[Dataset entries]
━━━━

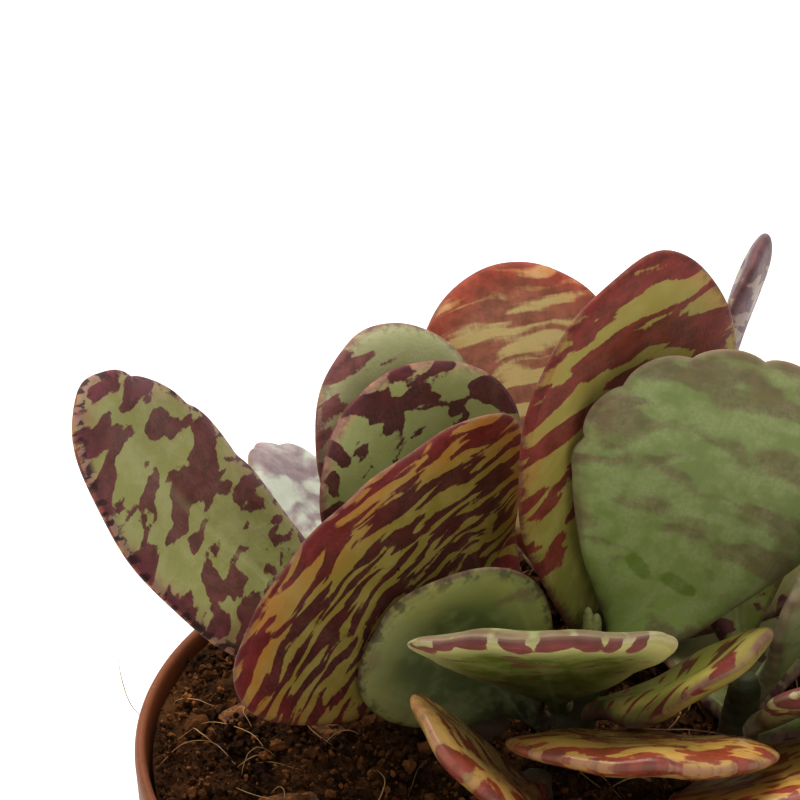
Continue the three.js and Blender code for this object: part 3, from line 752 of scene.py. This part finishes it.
def side_colouring():
    """The colouring of one side of a blade, as a node group: ground, dapple, blotches and a tinted margin
    whose edge line is partly a painted highlight.
    """
    tree = bpy.data.node_groups.new("blade_side", "ShaderNodeTree")
    sockets = {
        "NodeSocketColor": ("Inner", "Outer", "Base", "Light", "Blotch", "Blotch_edge", "Rim"),
        "NodeSocketVector": ("Bands", "Edges"),
        "NodeSocketFloat": ("Band", "Dapple", "Size", "Stretch", "Wander", "Limit", "Soft", "Strength",
                            "Crowd", "Bare", "Specks", "Rim_wide", "Stray", "Steer"),
    }
    for kind, names in sockets.items():
        for name in names:
            tree.interface.new_socket(name, in_out="INPUT", socket_type=kind)
    tree.interface.new_socket("Colour", in_out="OUTPUT", socket_type="NodeSocketColor")
    given = tree.nodes.new("NodeGroupInput").outputs
    bands = given["Bands"]
    split = add(tree, "SeparateXYZ", Vector=given["Edges"]).outputs
    edge, share = split["X"], split["Y"]
    band, rim_wide, size, stray, wander = [
        maths(tree, "MULTIPLY", given[name], MM) for name in ("Band", "Rim_wide", "Size", "Stray", "Wander")
    ]

    # Ground: paler or warmer in a band along the margin, greener at the stalk, dappled all over.
    drift = grain(tree, bands, 130, 2)
    reach = maths(tree, "MULTIPLY_ADD", maths(tree, "SUBTRACT", drift, 0.5), stray, edge)
    inside = between(tree, reach, 0.0, band)
    ground = blend(tree, inside, given["Outer"], given["Inner"])
    ground = blend(tree, between(tree, share, 0.6, 0.12), ground, given["Base"])
    dapple = between(tree, grain(tree, bands, 420, 2, 0.65), 0.38, 0.64)
    ground = blend(tree, maths(tree, "MULTIPLY", dapple, given["Dapple"]), ground, given["Light"])

    # Blotches: bands that run across the blade, wander, and break up in fine lines along it.
    slow = vectors(tree, "SCALE", bands, Scale=SWAY_GRAIN)
    sway = add(tree, "TexNoise", Vector=slow, Scale=1.0, Detail=1.5).outputs["Color"]
    sway = vectors(tree, "SCALE", vectors(tree, "SUBTRACT", sway, (0.5, 0.5, 0.5)), Scale=wander)
    fineness = maths(tree, "DIVIDE", 1.0, size)
    fineness = add(tree, "CombineXYZ", X=fineness, Y=maths(tree, "DIVIDE", fineness, given["Stretch"]), Z=1.0)
    spot = vectors(tree, "MULTIPLY", vectors(tree, "ADD", bands, sway), fineness.outputs[0])
    level = add(tree, "TexNoise", Vector=spot, Scale=1.0, Detail=1.2, Roughness=0.45).outputs["Fac"]
    ragged = add(tree, "TexNoise", Vector=spot, Scale=3.1, Detail=2.0, Roughness=0.6).outputs["Fac"]
    fringe = grain(tree, bands, 3800, 1, 0.5, (5, 1, 0.01))
    for rough, weight in ((ragged, RAGGED_WEIGHT), (fringe, FRINGE_WEIGHT)):
        level = maths(tree, "MULTIPLY_ADD", maths(tree, "SUBTRACT", rough, 0.5), weight, level)
    crowd = maths(tree, "MULTIPLY", between(tree, edge, 4.5 * MM, 0.5 * MM), given["Crowd"])
    bare = maths(tree, "MULTIPLY", between(tree, share, 0.6, 0.15), given["Bare"])
    level = maths(tree, "ADD", level, maths(tree, "SUBTRACT", crowd, bare))
    level = maths(tree, "ADD", level, given["Steer"])
    low = maths(tree, "SUBTRACT", given["Limit"], given["Soft"])
    high = maths(tree, "ADD", given["Limit"], given["Soft"])
    mask = maths(tree, "MULTIPLY", between(tree, level, low, high), given["Strength"])
    mask = maths(tree, "MULTIPLY", mask, between(tree, edge, 0.0, 0.15 * MM, 0.8, 1))
    warm = between(tree, maths(tree, "MULTIPLY_ADD", drift, 5 * MM, edge), 8 * MM, 3 * MM)
    blotch = blend(tree, warm, given["Blotch"], given["Blotch_edge"])
    depth = between(tree, grain(tree, bands, 700, 2, 0.6), 0.3, 0.7, 0.74, 1.2)
    blotch = blend(tree, 1.0, blotch, depth, "MULTIPLY")
    # Margin: a broken pale line on the very edge, under the blotches, partly the margin's own tint and partly
    # a painted highlight on its rounded edge, and dark specks close to it.
    rim = between(tree, edge, rim_wide, 0.0, 0, 0.9)
    rim = maths(tree, "MULTIPLY", rim, between(tree, grain(tree, bands, 900, 1, 0.6), 0.35, 0.55, 0.35, 1))
    colour = blend(tree, mask, blend(tree, rim, ground, given["Rim"]), blotch)
    specks = between(tree, grain(tree, bands, 1100, 2, 0.6), 0.5, 0.58)
    specks = maths(tree, "MULTIPLY", specks, between(tree, edge, 1.3 * MM, 0.3 * MM))
    colour = blend(tree, maths(tree, "MULTIPLY", specks, given["Specks"]), colour, SPECK)
    fill(tree, tree.nodes.new("NodeGroupOutput").inputs["Colour"], colour)
    return tree


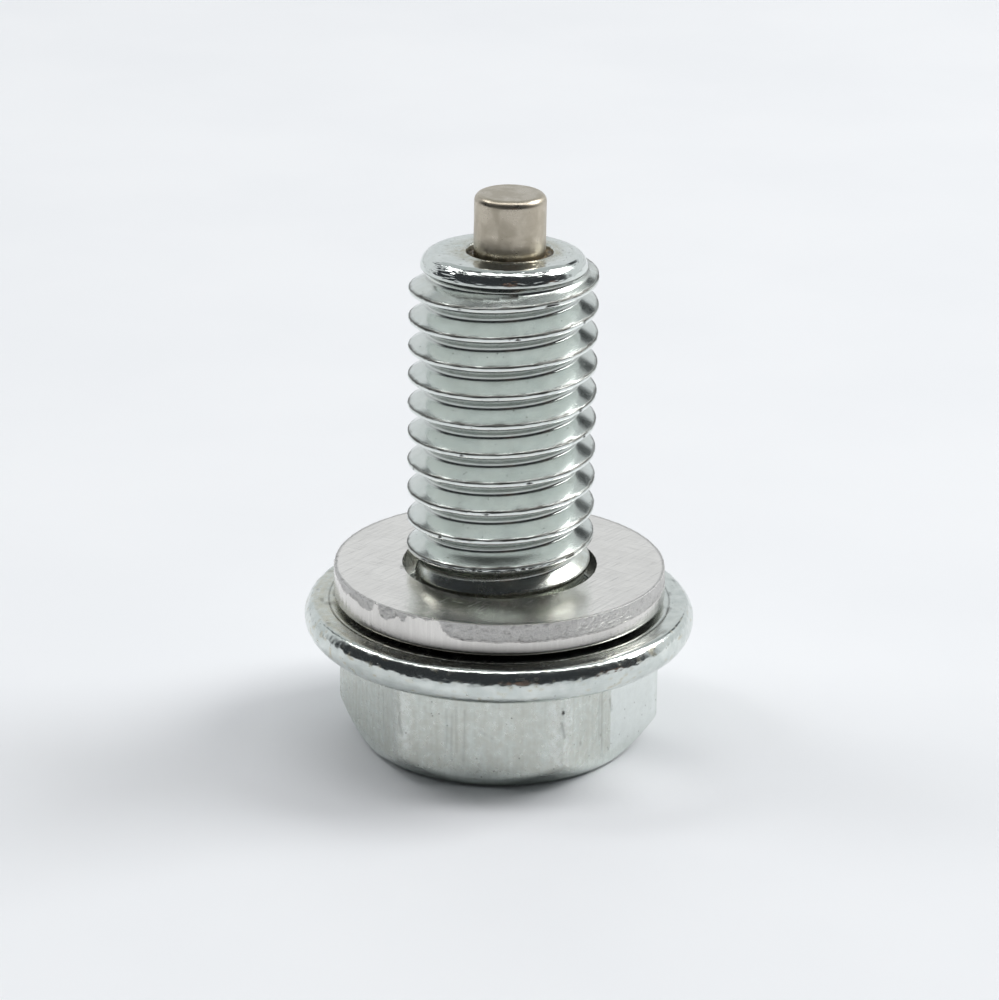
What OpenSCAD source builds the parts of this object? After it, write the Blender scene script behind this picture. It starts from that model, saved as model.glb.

━━━━

§ Task directions:
Write out every line of the material again, exactly as it reads.

§ Solution below:
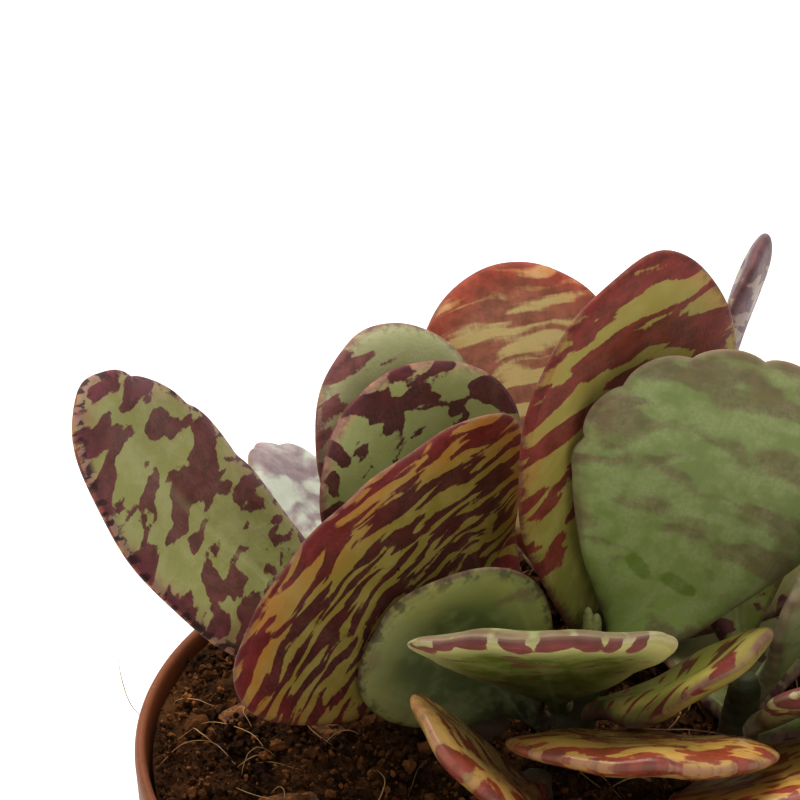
Continue the three.js and Blender code for this object: part 3, from line 752 of scene.py. This part finishes it.
def side_colouring():
    """The colouring of one side of a blade, as a node group: ground, dapple, blotches and a tinted margin
    whose edge line is partly a painted highlight.
    """
    tree = bpy.data.node_groups.new("blade_side", "ShaderNodeTree")
    sockets = {
        "NodeSocketColor": ("Inner", "Outer", "Base", "Light", "Blotch", "Blotch_edge", "Rim"),
        "NodeSocketVector": ("Bands", "Edges"),
        "NodeSocketFloat": ("Band", "Dapple", "Size", "Stretch", "Wander", "Limit", "Soft", "Strength",
                            "Crowd", "Bare", "Specks", "Rim_wide", "Stray", "Steer"),
    }
    for kind, names in sockets.items():
        for name in names:
            tree.interface.new_socket(name, in_out="INPUT", socket_type=kind)
    tree.interface.new_socket("Colour", in_out="OUTPUT", socket_type="NodeSocketColor")
    given = tree.nodes.new("NodeGroupInput").outputs
    bands = given["Bands"]
    split = add(tree, "SeparateXYZ", Vector=given["Edges"]).outputs
    edge, share = split["X"], split["Y"]
    band, rim_wide, size, stray, wander = [
        maths(tree, "MULTIPLY", given[name], MM) for name in ("Band", "Rim_wide", "Size", "Stray", "Wander")
    ]

    # Ground: paler or warmer in a band along the margin, greener at the stalk, dappled all over.
    drift = grain(tree, bands, 130, 2)
    reach = maths(tree, "MULTIPLY_ADD", maths(tree, "SUBTRACT", drift, 0.5), stray, edge)
    inside = between(tree, reach, 0.0, band)
    ground = blend(tree, inside, given["Outer"], given["Inner"])
    ground = blend(tree, between(tree, share, 0.6, 0.12), ground, given["Base"])
    dapple = between(tree, grain(tree, bands, 420, 2, 0.65), 0.38, 0.64)
    ground = blend(tree, maths(tree, "MULTIPLY", dapple, given["Dapple"]), ground, given["Light"])

    # Blotches: bands that run across the blade, wander, and break up in fine lines along it.
    slow = vectors(tree, "SCALE", bands, Scale=SWAY_GRAIN)
    sway = add(tree, "TexNoise", Vector=slow, Scale=1.0, Detail=1.5).outputs["Color"]
    sway = vectors(tree, "SCALE", vectors(tree, "SUBTRACT", sway, (0.5, 0.5, 0.5)), Scale=wander)
    fineness = maths(tree, "DIVIDE", 1.0, size)
    fineness = add(tree, "CombineXYZ", X=fineness, Y=maths(tree, "DIVIDE", fineness, given["Stretch"]), Z=1.0)
    spot = vectors(tree, "MULTIPLY", vectors(tree, "ADD", bands, sway), fineness.outputs[0])
    level = add(tree, "TexNoise", Vector=spot, Scale=1.0, Detail=1.2, Roughness=0.45).outputs["Fac"]
    ragged = add(tree, "TexNoise", Vector=spot, Scale=3.1, Detail=2.0, Roughness=0.6).outputs["Fac"]
    fringe = grain(tree, bands, 3800, 1, 0.5, (5, 1, 0.01))
    for rough, weight in ((ragged, RAGGED_WEIGHT), (fringe, FRINGE_WEIGHT)):
        level = maths(tree, "MULTIPLY_ADD", maths(tree, "SUBTRACT", rough, 0.5), weight, level)
    crowd = maths(tree, "MULTIPLY", between(tree, edge, 4.5 * MM, 0.5 * MM), given["Crowd"])
    bare = maths(tree, "MULTIPLY", between(tree, share, 0.6, 0.15), given["Bare"])
    level = maths(tree, "ADD", level, maths(tree, "SUBTRACT", crowd, bare))
    level = maths(tree, "ADD", level, given["Steer"])
    low = maths(tree, "SUBTRACT", given["Limit"], given["Soft"])
    high = maths(tree, "ADD", given["Limit"], given["Soft"])
    mask = maths(tree, "MULTIPLY", between(tree, level, low, high), given["Strength"])
    mask = maths(tree, "MULTIPLY", mask, between(tree, edge, 0.0, 0.15 * MM, 0.8, 1))
    warm = between(tree, maths(tree, "MULTIPLY_ADD", drift, 5 * MM, edge), 8 * MM, 3 * MM)
    blotch = blend(tree, warm, given["Blotch"], given["Blotch_edge"])
    depth = between(tree, grain(tree, bands, 700, 2, 0.6), 0.3, 0.7, 0.74, 1.2)
    blotch = blend(tree, 1.0, blotch, depth, "MULTIPLY")
    # Margin: a broken pale line on the very edge, under the blotches, partly the margin's own tint and partly
    # a painted highlight on its rounded edge, and dark specks close to it.
    rim = between(tree, edge, rim_wide, 0.0, 0, 0.9)
    rim = maths(tree, "MULTIPLY", rim, between(tree, grain(tree, bands, 900, 1, 0.6), 0.35, 0.55, 0.35, 1))
    colour = blend(tree, mask, blend(tree, rim, ground, given["Rim"]), blotch)
    specks = between(tree, grain(tree, bands, 1100, 2, 0.6), 0.5, 0.58)
    specks = maths(tree, "MULTIPLY", specks, between(tree, edge, 1.3 * MM, 0.3 * MM))
    colour = blend(tree, maths(tree, "MULTIPLY", specks, given["Specks"]), colour, SPECK)
    fill(tree, tree.nodes.new("NodeGroupOutput").inputs["Colour"], colour)
    return tree


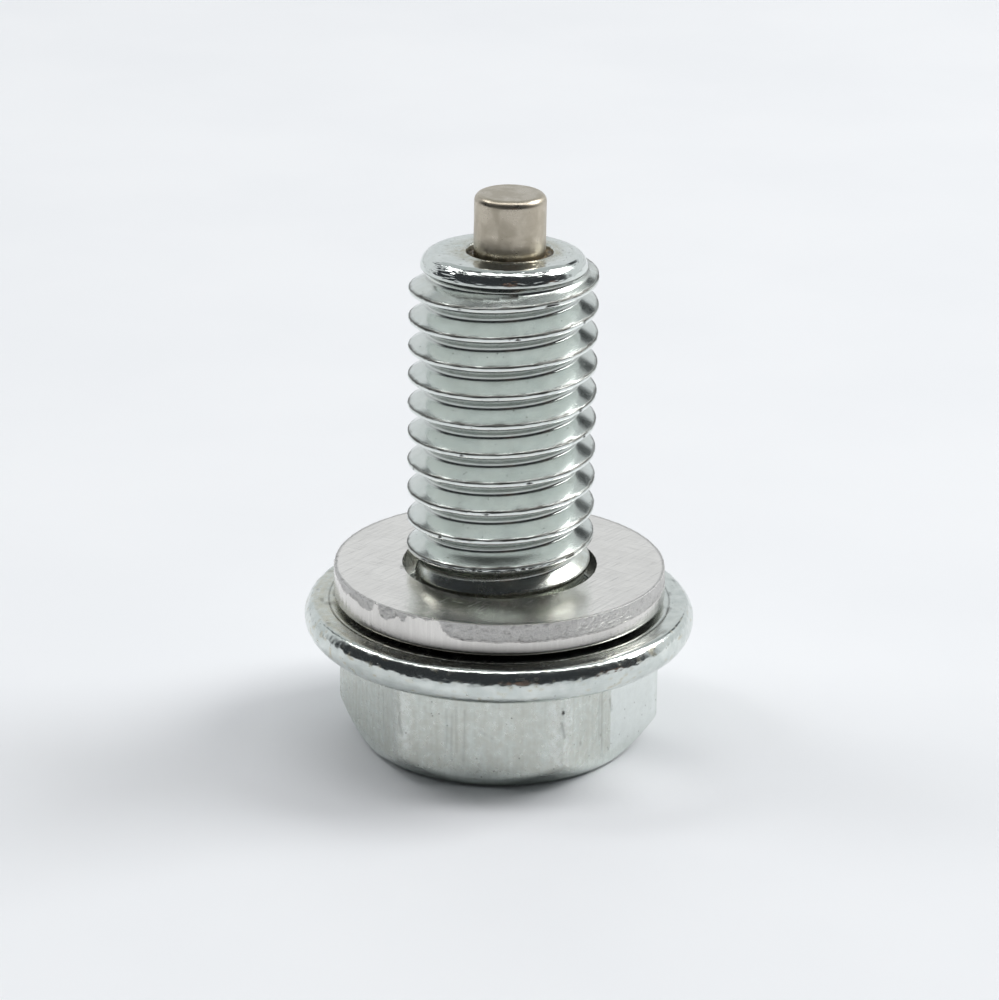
What OpenSCAD source builds the parts of this object? After it, write the Blender scene script behind this picture. It starts from that model, saved as model.glb.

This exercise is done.